Byte Jar - Software Lessons Learned the Hard Way
A public service catalog of solutions to annoying software development problems, or
a sporadically updated rant chamber hosted by the code grunts of a tiny software company. Thanks for tuning in.
Way back in 'aught none (as my great-grandfather would say, though he meant 1900 and I mean 2000), a tiny little software company formed. That company was ideacode, whose mission was to turn novel ideas into novel code. (Hence the name.)
The original ideacoders came to the table with a lot of knowledge, but since then have learned exponentially more. It's gone critical, as they say, and there's just not enough room in our heads any more.

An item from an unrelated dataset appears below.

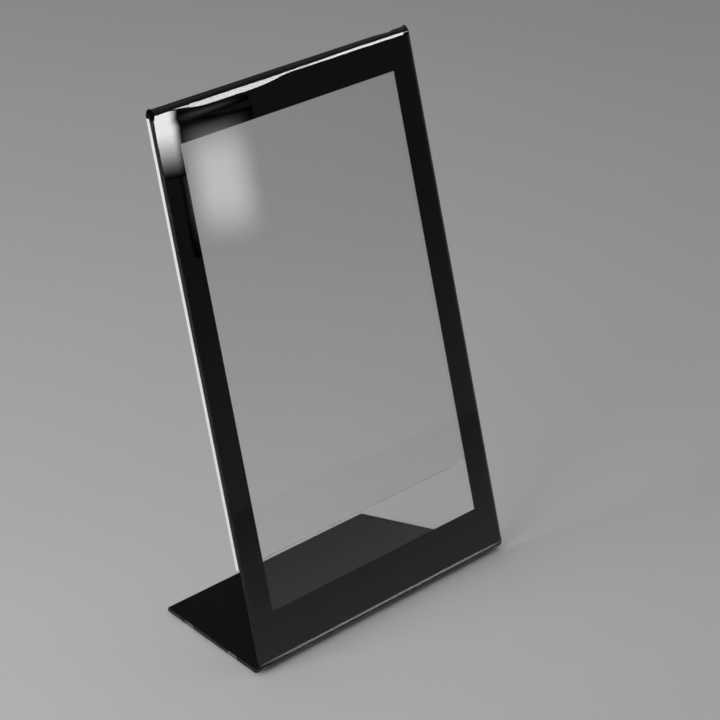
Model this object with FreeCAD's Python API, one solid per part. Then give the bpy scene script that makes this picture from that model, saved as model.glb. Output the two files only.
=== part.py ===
"""Slanted table-top sign stand for an A4 portrait sheet.

One clear acrylic sheet is heat-bent twice. It runs from the lower edge of the
rear panel up to the top fold, over it, down the front panel, round the bottom
bend and back along the foot. A black layer on the inner side of the sheet
covers the fold, the border of the front panel, the bend and the foot. Four
thin rubber pads hold the foot off the table.

Frame: millimetres, +X to the viewer's right, +Y to the back, +Z up. The origin
is the centre of the bounding box, on the table.

The sheet is written as five solids that meet face to face at the tangent lines
of its two bends, so that each flat stretch stays a plain slab.
"""
import FreeCAD, Part
import math
import os

# Driving dimensions
panel_width = 212.0
sheet_thickness = 2.2
pocket_gap = 0.3
lean_angle = 16.7           # of the front panel, back from vertical
front_length = 299.0        # up the slope, from the table to the fold's tangent line
fold_rise = 6.2             # outer height of the fold above its tangent line, at its raised ends
loop_radius = 0.8           # of the round tunnel that the fold leaves at the pocket's end
loop_rise = 3.3             # height of the tunnel's axis above the fold's tangent line
rear_panel_start = 59.2     # up the slope, to the rear panel's lower edge
bend_outer_radius = 4.8
foot_depth = 86.9           # from the front plane's line on the table to the rear edge
foot_rear_width = 166.9

ink_thickness = 0.05
window_width = 176.8
window_low = 31.0           # up the slope, to the window's lower edge
window_high = 282.8

pad_diameter = 8.0
pad_height = 0.8
pad_edge_radius = 0.2
adhesive_diameter = 7.4
adhesive_height = 0.2
pad_side_inset = 11.0       # from the foot's slanted side, along X
pad_front_inset = 8.0       # from the bend's tangent line
pad_rear_inset = 9.0        # from the foot's rear edge

# Derived dimensions
sin_lean = math.sin(math.radians(lean_angle))
cos_lean = math.cos(math.radians(lean_angle))
foot_underside = pad_height + adhesive_height
foot_top = foot_underside + sheet_thickness
bend_inner_radius = bend_outer_radius - sheet_thickness
bend_z = foot_underside + bend_outer_radius
bend_y = (bend_outer_radius + sin_lean * bend_z) / cos_lean
bend_length = sin_lean * bend_y + cos_lean * bend_z     # slope position of the tangent line
rear_near = sheet_thickness + pocket_gap                # depths behind the front plane
rear_far = rear_near + sheet_thickness
half_depth = rear_far / 2
half_width = panel_width / 2

front_reach = bend_y - bend_outer_radius
fold_reach = math.hypot(fold_rise * sin_lean, half_depth * cos_lean)
rear_reach = front_length * sin_lean + half_depth * cos_lean + fold_reach
centre_y = (front_reach + rear_reach) / 2


def side_point(y, z):
    """A point of the side profile, with Y measured from the front plane's line."""
    return FreeCAD.Vector(-half_width, y - centre_y, z)


def slope_point(length, depth):
    """A point of the side profile: length up the front plane, depth behind it."""
    y = length * sin_lean + depth * cos_lean
    z = length * cos_lean - depth * sin_lean
    return side_point(y, z)


def run_across(edges, width=panel_width):
    """Extrude a closed side profile over that width, centred on X."""
    face = Part.Face(Part.Wire(Part.__sortEdges__(edges)))
    solid = face.extrude(FreeCAD.Vector(width, 0, 0))
    solid.translate(FreeCAD.Vector((panel_width - width) / 2, 0, 0))
    return solid


def straight_edges(points, closed=True):
    """Straight edges from point to point, and back to the first one if closed."""
    ends = points[1:] + points[:1] if closed else points[1:]
    return [Part.LineSegment(a, b).toShape() for a, b in zip(points, ends)]


def slope_slab(low, high, near, far, width=panel_width):
    """A flat stretch of sheet, parallel to the front plane."""
    corners = [(low, near), (high, near), (high, far), (low, far)]
    return run_across(straight_edges([slope_point(*corner) for corner in corners]), width)


def foot_outline(z):
    """The foot's trapezoid: full width at the bend, narrower at the rear edge."""
    rear = foot_rear_width / 2
    front_y = bend_y - centre_y
    rear_y = foot_depth - centre_y
    corners = [(-half_width, front_y), (half_width, front_y), (rear, rear_y), (-rear, rear_y)]
    points = [FreeCAD.Vector(x, y, z) for x, y in corners]
    return Part.Face(Part.Wire(straight_edges(points)))


def foot_slab(z, height):
    """A flat layer with the foot's outline, from z upwards."""
    return foot_outline(z).extrude(FreeCAD.Vector(0, 0, height))


def bend_arc(radius):
    """An arc about the bottom bend's axis, from the front panel to the foot."""
    start = math.pi - math.radians(lean_angle)
    end = 1.5 * math.pi
    points = []
    for angle in (start, (start + end) / 2, end):
        y = bend_y + radius * math.cos(angle)
        z = bend_z + radius * math.sin(angle)
        points.append(side_point(y, z))
    return points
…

We -- gasp -- had to start writing things down.
Turns out, writing things down wasn't so bad. Besides having a lot more room in our heads, we found that committing our ideas to paper and sharing them made us explosively more productive. See, before paper we'd miss things: those little, mundane details that the knower knew but didn't relate because it was innate. Writing things down forced us to examine our habits and to document all the steps.
Error rates went down and productivity went up. Writing things down stopped us from being bitten by the byte, our cute little expression for when software does exactly what it was told, but not what you wanted.
These columns collect some of our frustrations and our solutions into a nice, little place: a byte jar. We hope you find them helpful. And, of course, YMMV and TIMTOWTDI.